When we view relationships as opportunities for creativity, they always get better. When our relationships get better, we are even more motivated.

My youngest daughter, Margie, was in fourth grade when a very shy girl in her class accidentally put a large black mark on her own nose with an indelible marker. Many of the kids in the class pointed at her and started to laugh. The little girl was finally reduced to tears of embarrassment. At some point Margie walked over to the girl to give her some comfort.

(Margie's astonished teacher related this story to me.) Impulsively, Margie picked up the marker and marked her own nose, and then handed the marker to another classmate and said, "I like my nose this way. What about you?"
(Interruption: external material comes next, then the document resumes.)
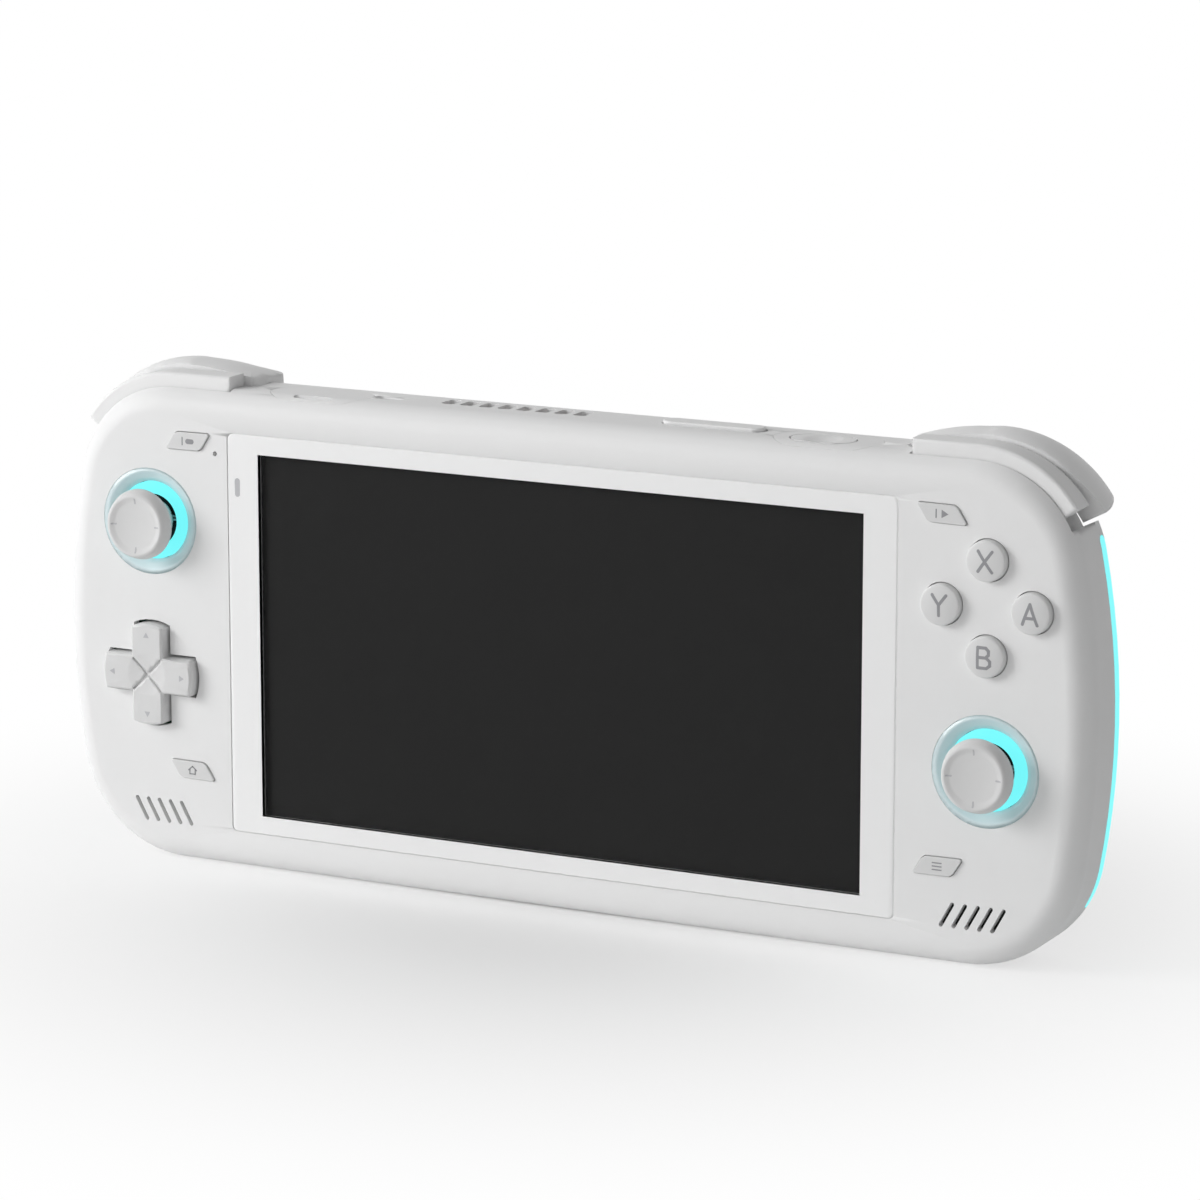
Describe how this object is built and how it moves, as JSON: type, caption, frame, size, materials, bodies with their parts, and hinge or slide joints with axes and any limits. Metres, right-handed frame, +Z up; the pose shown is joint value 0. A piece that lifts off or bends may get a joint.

In a few moments the entire class had black marks on their noses, and the shy girl who was once crying was laughing. At recess, Margie's class all went out on the playground with marked noses, and they were the envy of the school—obviously into something unusual and "cool." This story is interesting to me because of how Margie used her creativity and her mind instead of her emotions to solve a problem. She elevated herself up into her mind, where something clever could be done. If she had used her feelings to think with, she might have expressed anger at the class for laughing at the girl, or sadness and depression.

Any time you take a relationship problem up into the mind, you have unlimited opportunities to get creative. Conversely, when you send a relationship problem down the elevator into the lower half of the heart, you risk staying stuck in the problem forever.

This doesn't mean that you shouldn't feel anything. Feel everything! Notice your feelings. Just don't think with them. When there's a relationship problem to be solved, travel up your ladder to the most creative you. You'll soon realize that we create the relationships we have in our lives; they don't just happen.

"We are each of us angels with only one wing," said the Italian artist

Luciano de Crescenzo, "and we can only fly embracing each other."